Reconsider any essay prompts and instructions regularly:

  • Will students understand what information you’re seeking from them? Does that align with the committee’s expectations?  
  • Can you provide additional descriptions, questions, and information to help applicants flesh out their ideas more fully and bring their strongest applications to the table? Consider how those questions are phrased/organized in order to promote success of applicants in answering the questions fully? 
  • Consider carefully the challenge of providing opportunities for students to share information about contexts and experiences that have influenced and motivated their directions vs. questions that might suggest they are being asked to “trauma dump”. For many reasons, it is very common for applicants to make this assumption no matter how carefully worded a prompt might be.   
    • Many applications include questions along the lines of “what challenges have you faced…” Is there additional context that could help students understand why they are being asked that question? What is the selection committee hoping to learn from an applicant’s response? Many students have needed to overcome many challenges in their lives. Can additional instructions help them to understand in what ways any of those experiences are relevant to your selection process?
    • Examples of prompts that attempt to provide some context: 
      • The Goldwater Scholarship application includes, after responses about research interests, experiences and future goals, an optional question: “Optional question, answering the question below will depend on your personal experience. Goldwater Scholars will be representative of the diverse economic, ethnic and occupational backgrounds of families in the United States. Describe any social and/or economic impacts you have encountered that have influenced your education – either positively or negatively – and how you have dealt with them.” 
      • The Udall Foundation Undergraduate Scholarship application includes, at the end of its application after several other essays addressing leadership and career interests, an optional short response: “Alert the Foundation to any unusual circumstances or hardship. Examples include situations that may have affected your academic performance or limited your activities.” 

Recommendation Letters

Debate continues about this traditional application component (for an introduction to the debate, search the Chronicle of Higher Education for “letters of recommendation”). Consider what information the selection committee really needs from recommenders. If you and your team are finding letters of recommendation are not contributing meaningful information, are unduly burdensome, or perpetuate inequities for applicants, consider: 

    • Many scholarships do not ask for letters for recommendation (e.g. Gilman Scholarship)
    • If desired, would a recommendation form with specific guidance/questions better support recommenders in providing relevant information and reviewers in their evaluation? Examples:
    • What expectations does your selection committee have about who is best positioned to provide the information they’re seeking from recommendations. For example, is there an unwritten expectation that academic references are preferred over non-academic references? That letters from faculty are preferred over letters from TAs? Is that expectation something that should be reconsidered? If not, is it made clear to applicants and recommenders?

Opportunities for maximizing outreach

To expand the pool of applicants for any scholarship, more students need to hear about the scholarship and feel confident they can both meet the eligibility requirements and see themselves in the selection criteria and past awardees.
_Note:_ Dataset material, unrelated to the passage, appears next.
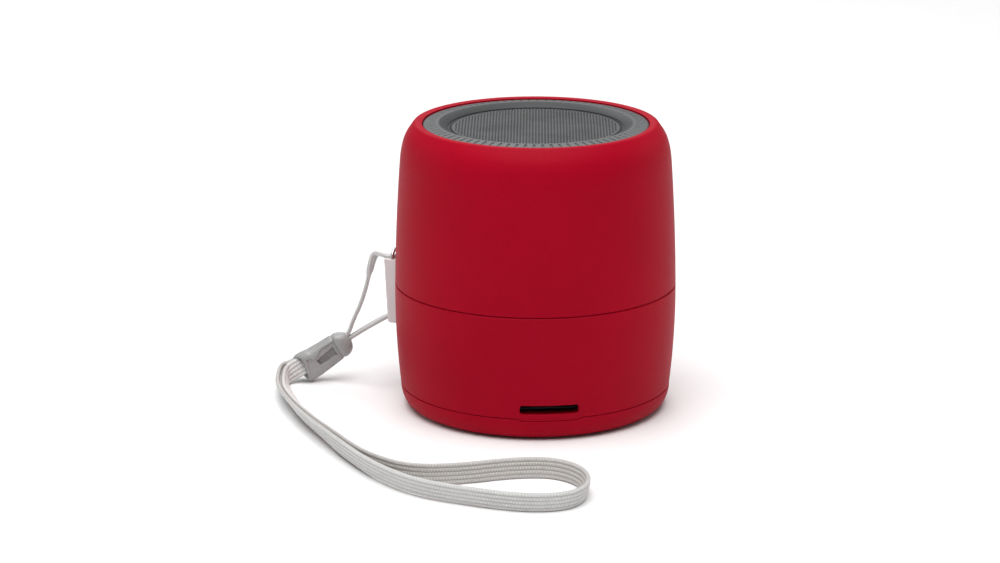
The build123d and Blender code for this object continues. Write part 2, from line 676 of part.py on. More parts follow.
# ---------------------------------------------------------------- strap

def ferrule_frame():
    """Location whose Z runs from the lace end of the ferrule to its tape end."""
    mouth = Vector(*FERRULE_MOUTH)
    axis = (Vector(*FERRULE_TOP_END) - mouth).normalized()
    sideways = Vector(0, 0, 1).cross(axis).normalized()
    return Plane(origin=mouth, x_dir=sideways, z_dir=axis)


def ferrule_length():
    return (Vector(*FERRULE_TOP_END) - Vector(*FERRULE_MOUTH)).length


def in_ferrule(x, y, z):
    """A point given in the ferrule's own frame, as a plain tuple."""
    point = ferrule_frame().from_local_coords(Vector(x, y, z))
    return point.X, point.Y, point.Z


def ferrule_sleeve():
    """The outer sleeve: a pocket for the lace, one for the cap's tongue, and a snap window."""
    width, height = SLEEVE_SECTION
    sleeve = extrude(RectangleRounded(width, height, 2.0), SLEEVE_LENGTH)
    sleeve -= block((-1.35, 1.35), (LACE_RISE - 2.3, LACE_RISE + 2.3), (0, LACE_POCKET))
    sleeve -= block((-1.2, 1.2), (-1.6, 1.6), (5.2, SLEEVE_LENGTH))
    sleeve -= block((-width, 0), (-1.0, 1.0), (5.6, 9.2))
    ground = block((-60, -30), (10, 30), (-5, GROUND_CLEARANCE))
    return ferrule_frame() * sleeve - ground


def ferrule_cap():
    """The end cap that the tape is knotted into; its tongue snaps into the sleeve."""
    width, height = CAP_SECTION
    top = ferrule_length()
    cap = extrude(Pos(0, 0, SLEEVE_LENGTH) * RectangleRounded(width, height, 1.6),
                  top - SLEEVE_LENGTH)
    cap += block((-1.2, 1.2), (-1.6, 1.6), (5.2, SLEEVE_LENGTH))
    cap += block((-1.75, -1.0), (-0.95, 0.95), (5.7, 9.1))
    cap -= block((-0.9, 0.9), (TAPE_RISE - 1.1, TAPE_RISE + 1.1), (top - TAPE_POCKET, top))
    return ferrule_frame() * cap


def strap_lace():
    """The wide lace: both ends in the ferrule's pocket, the loop lying on the ground."""
    offset = LACE_THICKNESS / 2 + 0.05
    first = in_ferrule(offset, LACE_RISE, LACE_POCKET)
    last = in_ferrule(-offset, LACE_RISE, LACE_POCKET)
    return tube("strap lace", [first] + LACE_ROUTE + [last], LACE_THICKNESS / 2)


def strap_tape():
    """The thin tape, from the ferrule over the bracket, down its tunnel and back."""
    offset = TAPE_THICKNESS / 2 + 0.1
    end = ferrule_length() - TAPE_POCKET
    upper, lower = TAPE_RISE + offset, TAPE_RISE - offset
    leaving = [in_ferrule(0, upper, end), in_ferrule(0, upper, end + TAPE_LEAD)]
    returning = [in_ferrule(0, lower, end + TAPE_LEAD), in_ferrule(0, lower, end)]
    return tube("strap tape", leaving + TAPE_ROUTE + returning, TAPE_THICKNESS / 2)


# ---------------------------------------------------------------- build

form = outer_form()
key_form = turned_points((0, 10), (30.1, 10), (30.4, 25), (0, 25))

save("upper_shell", upper_shell(form))
save("lower_shell", lower_shell(form))
save("base_cap", base_cap())
save("base_screws", base_screws())
save("foot_pad", cylinder(FOOT_R, 0, BASE_FLOOR[0]))
save("mid_frame", mid_frame())
bail = strap_bail()
save("strap_bail", bail)
save("strap_bracket", strap_bracket(form, bail))
save("grille_ring", grille_ring())
save("grille_mesh", grille_mesh())
save("dust_cloth", dust_cloth())
save("driver_carrier", driver_carrier())
save("carrier_screws", carrier_screws())
save("driver_basket", driver_basket())
save("driver_gasket", driver_gasket())
save("driver_screws", driver_screws())
save("driver_surround", driver_surround())
save("driver_cone", driver_cone())
save("driver_dust_cap", driver_dust_cap())
save("voice_coil_former", voice_coil_former())
save("voice_coil", voice_coil())
save("driver_spider", driver_spider())
save("spider_ring", spider_ring())
save("driver_top_plate", driver_top_plate())
save("driver_magnet", driver_magnet())
save("driver_yoke", driver_yoke())
save("driver_terminals", driver_terminals())
save("main_board", main_board())
save("board_screws", board_screws())
save("card_socket", card_socket())
save("usb_socket", usb_socket())
save("power_switch_body", power_switch_body())
save("power_switch_knob", power_switch_knob())
save("status_light", status_light())
save("light_pipe", light_pipe(form))
save("wireless_module", wireless_module())
save("amplifier_chips", amplifier_chips())
save("board_capacitors", board_capacitors())
save("battery_pad", battery_pad())
save("battery_cell", battery_cell())
save("battery_leads", battery_leads())
save("speaker_plug", wire_plug(*SPEAKER_PLUG))
save("speaker_leads", speaker_leads())
save("key_board", key_board())
save("key_frame", key_frame())
save("key_switches", key_switches())
for node, place in zip(("volume_down_button", "play_button", "volume_up_button"), KEY_X):
    save(node, key_button(place, key_form))
save("ferrule_sleeve", ferrule_sleeve())
save("ferrule_cap", ferrule_cap())
save("strap_lace", strap_lace())
save("strap_tape", strap_tape())
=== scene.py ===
import json
import math

import bmesh
import bpy
from mathutils import Matrix, Vector
from mathutils.geometry import delaunay_2d_cdt


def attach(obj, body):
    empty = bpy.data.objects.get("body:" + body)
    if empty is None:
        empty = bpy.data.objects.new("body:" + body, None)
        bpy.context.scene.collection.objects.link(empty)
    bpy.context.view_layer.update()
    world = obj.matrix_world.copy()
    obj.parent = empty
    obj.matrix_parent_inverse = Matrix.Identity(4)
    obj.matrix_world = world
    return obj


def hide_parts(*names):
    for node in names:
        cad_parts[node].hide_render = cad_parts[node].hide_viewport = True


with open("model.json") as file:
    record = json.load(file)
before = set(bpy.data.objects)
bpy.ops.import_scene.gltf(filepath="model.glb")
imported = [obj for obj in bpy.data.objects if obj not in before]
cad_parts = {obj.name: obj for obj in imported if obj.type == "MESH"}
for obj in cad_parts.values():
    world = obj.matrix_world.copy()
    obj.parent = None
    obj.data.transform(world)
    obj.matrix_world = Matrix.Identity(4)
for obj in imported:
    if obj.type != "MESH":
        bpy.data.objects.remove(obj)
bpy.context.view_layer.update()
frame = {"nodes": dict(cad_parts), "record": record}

# A small red wireless speaker with a wrist strap. The frame is the CAD model's: origin at the
# centre of the foot, +Z up, card slot towards -Y. Sizes are written in millimetres and turned
# into metres by MM, apart from those of the floor and the lamps, which are in metres.

MM = 0.001
UP = Vector((0, 0, 1))
ROOT = "speaker"

# ---------------------------------------------------------------- driving dimensions

CAMERA_DISTANCE = 649.3 * MM       # from the axis, over the ground
CAMERA_HEIGHT = 206.0 * MM
CAMERA_BEARING = -96.0             # where the camera stands, in degrees from +X
CAMERA_HEADING = 5.33              # turned clockwise from +Y
CAMERA_PITCH = 15.43               # looking down
CAMERA_LENS = 112.9
CAMERA_SENSOR_WIDTH = 36
CAMERA_CLIP = (0.05, 20)           # nearest and furthest distance drawn, in metres

FERRULE_MOUTH = Vector((-50.6, 18.6, 2.55)) * MM
FERRULE_TOP_END = Vector((-38.92, 19.02, 9.5)) * MM
LACE_POCKET = 2.5 * MM
LACE_RISE = 0.75 * MM              # how far above the ferrule's axis the lace sits
LACE_OFFSET = 0.5 * MM             # from that axis to each of the lace's two ends
LACE_WIDTH = 4.25 * MM
LACE_THICKNESS = 0.95 * MM
LACE_RIBS = 5
LACE_STITCH = 0.6 * MM
LACE_STEP = 0.15 * MM              # between the rings of points of its mesh
TAPE_POCKET = 0.9 * MM
TAPE_RISE = 0.75 * MM
TAPE_OFFSET = 0.45 * MM
TAPE_LEAD = 1.0 * MM
TAPE_WIDTH = 1.9 * MM
TAPE_THICKNESS = 0.95 * MM
TAPE_RIBS = 3
TAPE_STITCH = 0.4 * MM
TAPE_STEP = 0.12 * MM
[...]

Maximizing outreach efforts, especially by building intentional collaborations with units across campus, specifically encouraging applications from students from underrepresented backgrounds and marginalized communities (e.g. Rangel Scholarship), providing connections to or sharing reflections from past awardees, and creating welcoming environments (on websites, social media, on zoom, at workshops and in 1-1 meetings, etc.) are all opportunities to establish an inclusive scholarship culture.

Consider the language used in sharing information about a scholarship with different audiences. Relying on the endowment contract verbiage can help with consistency but may not help students understand what the program is about or what they need to do to apply strongly. 

Share opportunities widely through both broad-based announcements and to specific collaborators who interface directly with student populations: 

  • We ask applicants how they’ve heard about the scholarships we manage. Most responses indicate word-of-mouth, from a trusted advisor, mentor or friend. A much smaller number indicates internet searches or various databases. 
  • Specific encouragement from trusted supervisors, advisors, faculty members for individual students has the biggest impact on applicants’ confidence to apply. 
  • But many compelling applicants do not have that social/academic capital, so broadcasting widely is essential to ensure access.  
  • UW’s communications team has collected helpful guides for Communicating with an Equity Lens

Opportunities for maximizing inclusivity in the review process

A review rubric helps reviewers align their comments and score to the selection criteria, maintain consistency throughout their reviews and reduced the temptation to bring in outside information.  If made public, review rubrics could be useful tools to improve transparency and change applicant pools, as more students understand what is expected and how their applications will be reviewed. 

Review Rubrics

  • What? An evaluation system matched to the selection criteria.
  • Why? Establish consistency across reviewers and reduce the temptation to bring outside information into the review process. 
  • How? Specifies and details strengths in an application, to measure the degree to which the selection criteria are met. Sometimes a numeric rating scale with room for comments but can also be just comments and notes. 
  • To be most useful and transparent, rubrics could be shared with applicants to help them understand the selection criteria and how their applications will be reviewed. Examples of programs that share selection criteria in different ways: Mary Gates Endowment for Students, National Science Foundation Graduate Research Fellowship Program, Truman Scholarship.